Она резко обернулась, как олененок, заметивший стрелка, и я сделал пару шагов назад.
— Прости, я тебя напугал?
Я говорил тихо и нежно, мой голос мне самому казался не очень знакомым.
— Может, мы поговорим? — спросил я, обращаясь не то к ней, не то к воспитательнице. — Нам с тобой все-таки предстоит провести некоторое время вместе, правда? Надо бы познакомиться.
Фадия посмотрела на воспитательницу, и та сказала:
— Это было бы полезно.
Мы сели на каменную скамейку, и она тут же замерзла, хотя было уже довольно тепло. Она обхватила свои локти, пальцы ее стали гладить их, нервно и нежно.
Я сказал:
— Тебе не следует меня бояться. Я тебя не обижу. Это из-за моей своеобразной славы, да?
Тогда она впервые сказала мне что-то, почти прошептала:
— Я тебя не знаю.
— Совсем-совсем? — спросил я. — Ничего-ничего? Так это даже лучше, начнем с чистого листа.

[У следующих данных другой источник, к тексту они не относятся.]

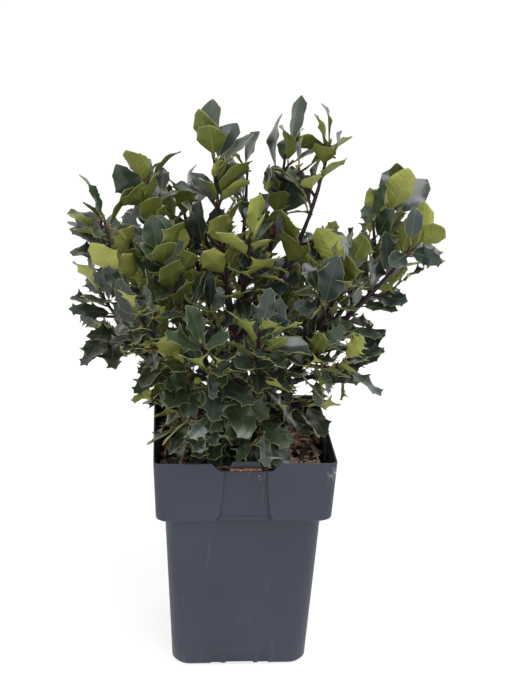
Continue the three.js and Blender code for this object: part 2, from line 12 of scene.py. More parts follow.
import bpy
import numpy as np
from mathutils import Euler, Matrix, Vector


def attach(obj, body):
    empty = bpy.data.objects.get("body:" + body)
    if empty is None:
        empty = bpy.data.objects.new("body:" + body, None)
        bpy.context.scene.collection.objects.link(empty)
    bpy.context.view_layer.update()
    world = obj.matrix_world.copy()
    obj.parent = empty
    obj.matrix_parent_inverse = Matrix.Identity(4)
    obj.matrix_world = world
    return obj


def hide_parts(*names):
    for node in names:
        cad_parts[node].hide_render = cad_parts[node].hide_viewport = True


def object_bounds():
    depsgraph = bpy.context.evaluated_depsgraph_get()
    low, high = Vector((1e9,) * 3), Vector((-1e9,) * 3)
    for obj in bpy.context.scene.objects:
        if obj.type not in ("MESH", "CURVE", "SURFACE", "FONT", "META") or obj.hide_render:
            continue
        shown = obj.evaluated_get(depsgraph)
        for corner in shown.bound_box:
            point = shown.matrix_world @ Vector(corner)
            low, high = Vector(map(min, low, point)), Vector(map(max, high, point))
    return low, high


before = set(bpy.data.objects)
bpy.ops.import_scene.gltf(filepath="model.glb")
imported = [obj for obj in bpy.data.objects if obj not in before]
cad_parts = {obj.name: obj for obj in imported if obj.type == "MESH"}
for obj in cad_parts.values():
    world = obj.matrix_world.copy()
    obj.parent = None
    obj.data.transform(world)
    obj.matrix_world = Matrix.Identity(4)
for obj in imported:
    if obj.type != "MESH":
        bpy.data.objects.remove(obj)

CAD_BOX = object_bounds()
MM = 0.001  # sizes below are in millimetres, and Blender's are in metres
print("solids", len(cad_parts), "box", [round(v, 3) for corner in CAD_BOX for v in corner])

# %% [markdown]
# ## The camera
#
# A photograph of a thing with straight edges tells where its camera stood. Here the pot's
# edges were fitted: the camera looks down on the plant by about twenty degrees, from a little
# over a metre away, a touch from the left, and it is rolled by under two degrees. A camera
# that is turned in the order roll, pitch, heading can be written as three Euler angles.

# %% Set the camera where the photograph was taken
CAMERA_AT = (-69.5, -1029.0, 642.5)
CAMERA_HEADING = -4.78  # degrees about Z, from looking along +Y
CAMERA_PITCH = 19.8  # degrees down
CAMERA_ROLL = 1.78
FOCAL_PIXELS = 1300  # in an image 525 pixels wide and 700 high
IMAGE_HEIGHT = 700

camera_data = bpy.data.cameras.new("camera")
camera_data.sensor_width = 36.0
camera_data.lens = FOCAL_PIXELS / IMAGE_HEIGHT * camera_data.sensor_width
camera = bpy.data.objects.new("camera", camera_data)
bpy.context.scene.collection.objects.link(camera)
camera.location = Vector(CAMERA_AT) * MM
heading = Euler((0, 0, math.radians(CAMERA_HEADING))).to_matrix()
pitch = Euler((math.radians(90 - CAMERA_PITCH), 0, 0)).to_matrix()
roll = Euler((0, 0, math.radians(CAMERA_ROLL))).to_matrix()
camera.rotation_euler = (heading @ pitch @ roll).to_euler()
bpy.context.scene.camera = camera
print("lens", round(camera_data.lens, 1), "mm")

# %% [markdown]
# ## Colours, nodes and pieces
#
# Colours are picked as sRGB hex values, but shaders add up light, so one function turns them
# to linear values. A second adds a node with its settings and links, which is all that a node
# material needs, and a few short ones name the nodes that every material here uses: noise, a
# change of range, a mix of colours, bumps, and the surface itself. The last makes a mesh from
# arrays of points and faces, sets which material slot each face uses, and tells the frame that
# the piece rides on the model's one body.

# %% Helpers for colours, nodes and meshes


def linear(colour):
    """An sRGB hex colour as linear red, green, blue and alpha."""
    parts = [int(colour[i : i + 2], 16) / 255 for i in (1, 3, 5)]
    return tuple(c / 12.92 if c <= 0.04045 else ((c + 0.055) / 1.055) ** 2.4 for c in parts) + (1.0,)


def add_node(material, kind, inputs=(), **settings):
    """Adds a node to a material. An input is a value or another node's output."""
    made = material.node_tree.nodes.new(kind)
    for name, value in settings.items():
        setattr(made, name, value)
    for socket, value in dict(inputs).items():
        if isinstance(value, bpy.types.NodeSocket):
            material.node_tree.links.new(value, made.inputs[socket])
        else:
            made.inputs[socket].default_value = value
    return made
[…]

Она молчала. У нее на бедрах поблескивала серебряная цепочка, луна делала ее белой.
— Ты похожа на цветок, — сказал я. — Когда я тебя увидел, мне сразу сделалось за тебя очень страшно. Со мной прежде такого никогда не бывало.
Она посмотрела на меня, черные глаза ее блеснули влажно и лунно. Я захотел поцеловать эти сладкие, холодные губы снова, но воспитательница наблюдала за нами довольно пристально, хоть и отошла на комфортное расстояние.
— Ты переживаешь, что я не буду любить тебя так, как родители? — спросил я.
— Немножко, — сказала она и быстро добавила. — Но ты можешь меня совсем не любить.
Я засмеялся.
— Как же я могу тебя не любить, если ты такая?
— А как же ты можешь любить меня, если я такая? — спросила вдруг она неожиданно серьезно. Ее пухлые, бледные губы болезненно скривились.
— У меня было много женщин, — сказал я. — Но не таких, как ты. Мне хочется тебя погладить. Можно?
Она украдкой протянула мне руку, и я осторожно коснулся ее. Красные костяшки пальцев, будто она, о боги, дралась, полумесяцы ноготков, синее небо кожи под ними.
— Ты так ласково смотришь, — вдруг сказала она. — Даже когда злишься. Я видела, сегодня ты кричал на раба, и ты смотрел на него с лаской.
— А, — сказал я. — Тебе повезло, что я всегда знаю, что ответить, не то наступило бы неловкое молчание. Здорово я выкрутился, а?
— Но в тебе, — продолжала она задумчиво. — Есть и нечто, что меня пугает.
— Правда, что?
— Не знаю, — сказала она. — Руки, наверное. Да, твои руки.
Я посмотрел на них. Руки как руки, если честно. Только много лет спустя я понял, о чем она говорила. Взгляд — об одном, руки — о другом.
Фадия сказала:
— Прости меня, что я так себя вела. Для меня все ново. Ваш дом, ты, то, что мы делаем.